Fiscal and monetary policy that are arbitrary or ad hoc generally fail to balance nominal aggregate demand with real output capacity, so the economy swings between boom and bust.
Looked through the lens of how the present system works, fiscal policy can be addressed appropriately. There is still room for more conservative and more liberal approaches to the details, e.g., the balance of disbursement to taxation and the % of the real output that the government should be directly involved with. But at least the debate will be on a sound footing instead of myths and idoelogy.
John
I think that the popularity of the flat tax arises from two motives. The ignorant who support it do not understand the regressive/progressive issue of taxation,but are drawn to the simplicity of the flat tax concept and equate simplicity with fairness. As in “everybody pays the same “.
The oligarchs who support it, understand the issue very well and want it for their benefit.
I would like to see progressivity in taxes partially achieved through a Tobin type tax on all financial transactions…and present it as just another sales tax like people are accustomed to paying. The everyday person is quite used to paying sales taxes and because of their simplicity are seen as ‘fair’
Of course, the financial community will fight this tooth and nail. Given the banksters popularity now, it might be a good time to press for this. And it might also help to slow the flow of hot bubble inducing money.
What would be the down side of such a tax?
anonymous
My job revolves around income taxes, so I get this kind of stupid questions all the time. Don’t answer them. It’s just a waste of time and breath. I use the edit/find/replace feature in my head. When they say “Don’t you think the flat tax would be much fairer?” I hear “I’m profoundly stoopid and intellectually lazy. Please never bother to aknowledge me again.”
dude
Well, as long as we hve come to accept corporations as people, tax them at Ian’s rate too, no exceptions.
Carolyn Kay
We don’t have to argue from weakness on this point.
The fact is that people who own more assets (property, stocks, bonds, CDs, etc.) use the functions of government more than those who own fewer assets. The court system, fire and police protection, roads and public transportation, even the education of those who work for their companies are much more important to them than to the less affluent.
I broached this idea to Bill Gates, Sr. once at a meeting where he spoke for the Responsible Wealth Project, and he agreed with me. He said that instead of calling it a progressive tax, we should call it a proportional tax.
Carolyn Kay
MakeThemAccountable.com
Cujo359
What amazes me is that when people talk about this, they seem to have no idea how simple a progressive tax is to calculate. I tell them that it’s not the progressive nature of income tax that makes it complicated, it’s all the rules designed to shape how the economy works, like exclusions for municipal bonds but not other kinds, that sort of thing. Any eighth grader who can’t calculate a progressive income tax for a given income level needs to stop sleeping in class.
Ian Welsh
I once saw a Canadian income tax form from the early fifties. It was one double sided page.
Mandos
The 1040NREZ form in the USA is kind of like that. Not that I would know or anything.
b.
“90% is a bit too “socialist” for some.”
“Some” are flat earthers. “Some” don’t “believe” in evolution. “Some” think we launched a dozen Saturn V just for show. “Some” cannot be part of any reasonable discussion for a sustainable, open society, because “some” will doom themselves, their children, and the innocent.

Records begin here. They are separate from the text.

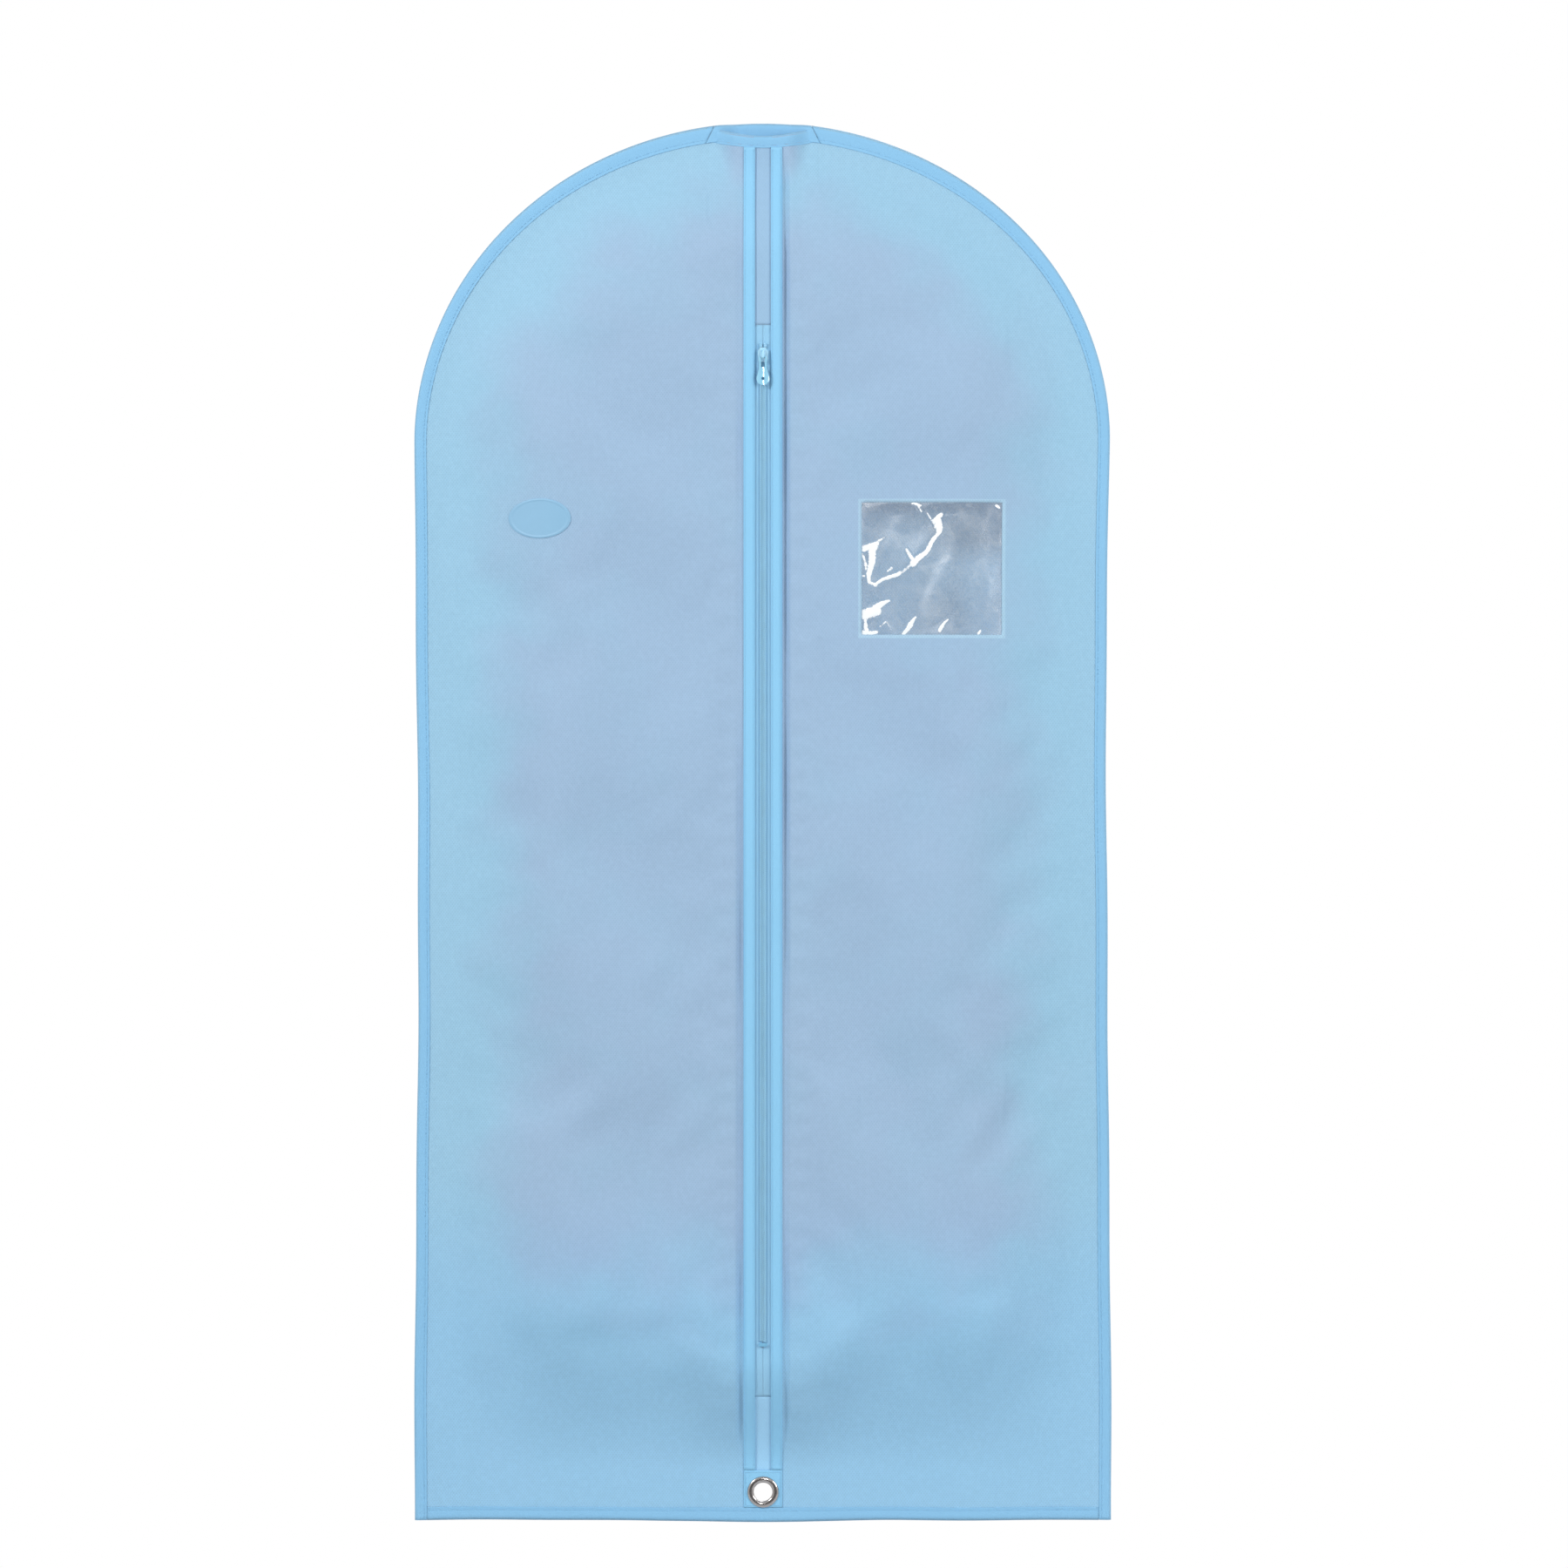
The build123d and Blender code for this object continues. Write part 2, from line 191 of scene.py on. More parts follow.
def front_y(x, z):
    bulge = np.hypot(front_depth * fill(x, z), neck_front * neck_lift(x, z))
    return placket_valley(x, z) - bulge - front_folds(x, z)


def back_folds(x, z):
    hang = ripple(x, z, 132 * mm, 0.05, 1.9, 0.9) * smooth((-z - 180 * mm) / (420 * mm))
    slack = ripple(x, z, 240 * mm, 1.1, 0.8, 1.2)
    shoulder = ripple(np.abs(x), z, 140 * mm, -1.0, 0.4) * hump((z + 170 * mm) / (200 * mm))
    reach = np.hypot(x, z)
    turn = np.arctan2(x, -z + 1 * mm)
    neck = np.sin(10 * turn + 0.4) * np.exp(-((reach - 70 * mm) / (80 * mm)) ** 2)
    neck *= smooth((reach - 24 * mm) / (40 * mm))
    return (1.9 * hang + 1.1 * slack + 1.4 * shoulder + 1.6 * neck) * mm * fill(x, z)


def back_y(x, z):
    return np.hypot(back_depth * fill(x, z), neck_back * neck_lift(x, z)) + back_folds(x, z)


def rim_y(x, z):
    return np.zeros_like(x)


def settle(x, y, z):
    """The whole bag's own hang, for every fabric piece: sides drawn in a little, and a wavy hem and rim."""
    out = np.abs(x) / half_width
    waist = np.sin(pi * np.clip((-z - 260 * mm) / (height - 300 * mm), 0, 1)) ** 2
    free = smooth((np.abs(x) - 32 * mm) / (80 * mm))
    low = smooth((-z - 840 * mm) / (330 * mm))
    wave = 3.4 * np.sin(x * 2 * pi / (262 * mm) + 0.7) + 1.5 * np.sin(x * 2 * pi / (121 * mm) + 2)
    sway = (2.6 * np.sin(z / (150 * mm) + np.sign(x)) + 0.8 * np.sin(z / (47 * mm))) * out**4
    down = smooth((-z - 120 * mm) / (200 * mm))
    chest = 3.2 * np.where(x > 0, hump((z + 440 * mm) / (330 * mm)), 0)
    x = x - np.sign(x) * (3.0 * waist + chest + 0.35 * np.sin(z / (33 * mm)) * down) * mm * out**3
    y = y + (wave * free * low + sway * down) * mm
    z = z - 1.8 * mm * hump(x / (120 * mm)) * smooth((-z - height + 16 * mm) / (15 * mm))
    return x, y, z


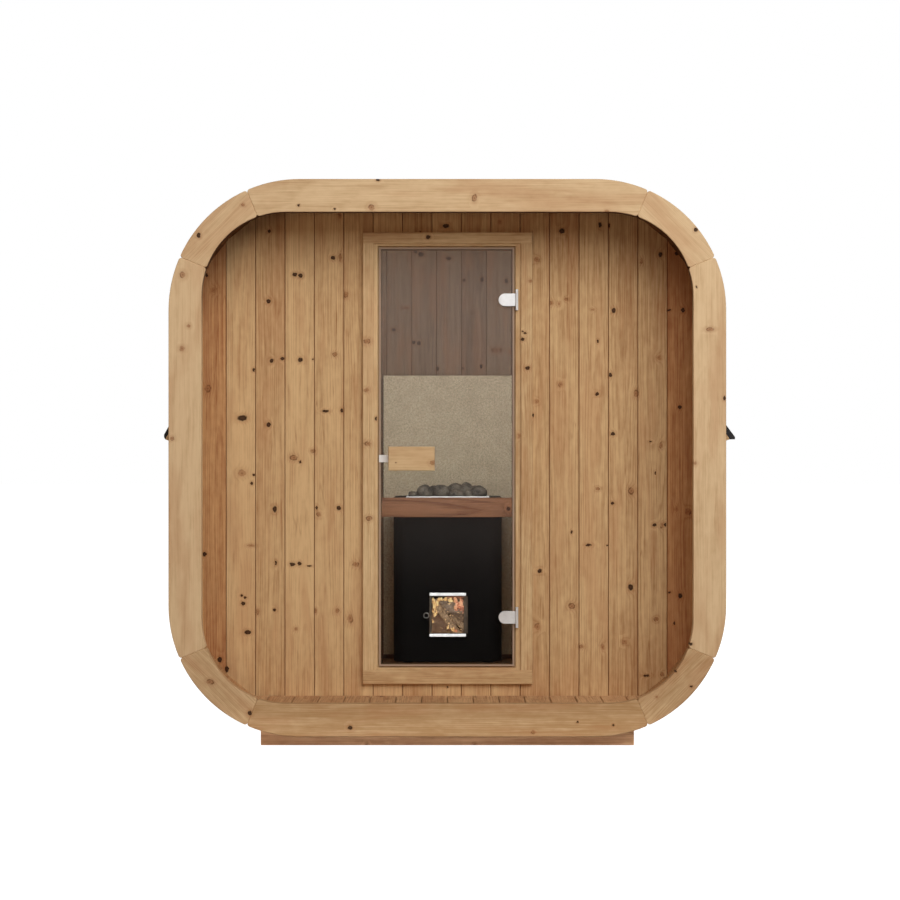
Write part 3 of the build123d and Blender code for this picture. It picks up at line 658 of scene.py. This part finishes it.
front_lay = wall_boards(front_board_offset, 0.0)
wall_knots = {
    "front_wall_left": (left_dark_pixels, left_brown_pixels),
    "front_wall_right": (right_dark_pixels, right_brown_pixels),
    "front_wall_over_door": (over_dark_pixels, over_brown_pixels),
}
front_look = {"seam": wall_board, "seed": 71.0, "darker": end_boards_and_painted_light}
front_pale = tinted(outermost, wall_pale, end_pale)
front_deep = tinted(outermost, wall_deep, end_deep)
for node, pixels in wall_knots.items():
    knots = [knot_places(kind, wall_face) for kind in pixels]
    dress(wood(node + "_wood", front_lay, front_pale, front_deep, *knots, **front_look), node)
under_look = wood("front_wall_under_door_wood", front_lay, wall_pale, wall_deep, sink=-0.1, **front_look)
dress(under_look, "front_wall_under_door")

back_lay = wall_boards(back_board_offset, 30.0)


def outdoors(x, y, z):
    """1 on the back wall's outer half, which has weathered as the front has; 0 on the room's half."""
    return y > (back_low.y + back_high.y) / 2


back_look = {
    "seam": wall_board,
    "dark": knot_places(back_dark_pixels, back_low.y),
    "brown": knot_places(back_brown_pixels, back_low.y),
    "seed": 71.0,
    "loose": outdoors,
}
back_pale = tinted(outdoors, room_pale, wall_pale)
back_deep = tinted(outdoors, room_deep, wall_deep)
dress(wood("back_wall_wood", back_lay, back_pale, back_deep, **back_look), "back_wall")


# The door frame: planed jambs, head and sill of the same wood, butted square, with a stepped bead and a
# rebate round the glass.
frame_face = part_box("door_jambs")[0].y
frame_pale = tone(220, 192, 148)
frame_deep = tone(162, 123, 82)
jamb_middle_x = 0.296
frame_heart = 0.66
head_middle_z = 1.92
sill_middle_z = 0.24
casing_dark_pixels = [
    (428.3, 237.2, 2.4, 2), (375.8, 418.5, 1.1, 2.2), (522.6, 331.5, 1, 1), (525, 333.1, 1.4, 1.2),
    (522.6, 339.3, 2, 1.8), (527.5, 368, 2.8, 1.8),
]
casing_brown_pixels = [
    (367.3, 341.3, 3.4, 2.4), (366.5, 390, 3, 2), (367.8, 443.7, 3, 2.2), (369.1, 518.4, 3, 2.2),
    (530.4, 281, 2, 1.6), (519, 436, 1.6, 2.2),
]


def jamb_lay(x, y, z):
    """The two jambs: across is x, one each side of the middle."""
    return abs(x) - jamb_middle_x, y + frame_heart, z, 1.0 * (x > 0.0)


casing_knots = [knot_places(pixels, frame_face) for pixels in (casing_dark_pixels, casing_brown_pixels)]
head_lay = single("z", "y", "x", head_middle_z, 4.0)
sill_lay = single("z", "y", "x", sill_middle_z, 5.0)
dress(wood("jamb_wood", jamb_lay, frame_pale, frame_deep, *casing_knots, seed=83.0), "door_jambs")
dress(wood("head_wood", head_lay, frame_pale, frame_deep, *casing_knots, seed=83.0), "door_head")
dress(wood("sill_wood", sill_lay, frame_pale, frame_deep, seed=83.0, sink=0.1), "door_sill")


# The two floors: eased boards that run in depth with a finger's gap between them, nailed to joists that
# lie on the shell's floor.
deck_pitch = 0.0977
deck_pale = tone(216, 176, 131)
deck_deep = tone(142, 100, 68)
deck_middle_z = 0.15
joist_width = 0.05
joist_middle_z = 0.12


def deck_lay(x, y, z):
    """Across is x and along is y, with the porch's boards numbered apart from the room's."""
    number = round(x / deck_pitch - 0.5)
    return x - (number + 0.5) * deck_pitch, z - deck_middle_z, y, number + 40 * (y > -wall_heart)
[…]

As a marginal tax, 95+ percent is just right. The question is only, where is the threshold – how much income is taxed at (much less) than 95+ percent?
They want 5 million? I give them 5 million. They want 10 million taxed at less than 95+ percent? OK. Just where would “some” draw the line? 100 million? 500 million? An annual billion? Two? Fifty years worth of minimum wage income?
I think of inheritance as income: where is the threshold for inbred wealth? I would settle for a 100% tax on all inheritances and gifts above a lifetime limit equivalent to 50 years of minimum wage income. If this is to be a society based on merit, and an open society concerned about political power accruing at compound interest rates, then I think free university education and Fed-rate business startup credits in exchange for a hard limit on inbred wealth are perfectly reasonable propositions.
Socialist? I have been told that 30 days of vacation, paid sick leave, the 40 hour work week, prohibitions on child labor, and cost of living adjustments are “socialist”. Yes, the USA is not a socialist country. That much is obvious. What is not so obvious is what concept, theory, philosophy or simply roadmap *is* the national consensus – possibly because there is neither one nor the other.
So maybe “some” see it as “socialist or dead”. They need to make a choice, and they need to understand that their choice – or their dodging it – might result in their descendants pissing on their graves.
Avedon
You left out my favorite reason: Because people with vast wealth have the power to corrupt the system in a way that ordinary earners do not and against which even the other 99% of the country together cannot fight back.
It’s not simply a matter of getting the money from the people who have it, or “fairness”, or making the people who really get the most use out of public resources pay for them (Caro is quite right about that) – it’s quite specifically a matter of not letting anyone get that rich and powerful.
The government is the only weapon the 99% have to protect ourselves from the predations of the 1% – but billionaires can bribe their way through the whole government and take it over before most people know it has happened. Such immoral levels of wealth are more powerful and more dangerous to a society (and its neighbors) than any nuclear device.
No one should ever even be a billionaire – those kind of people simply have too much money to burn and are usually so insulated from what for the rest of us is reality that they don’t even remember what sort of effect the damage they are doing is having.
Allowing wealth to accumulate in a small number of hands is a weapon of mass destruction against the society that permits it. Period.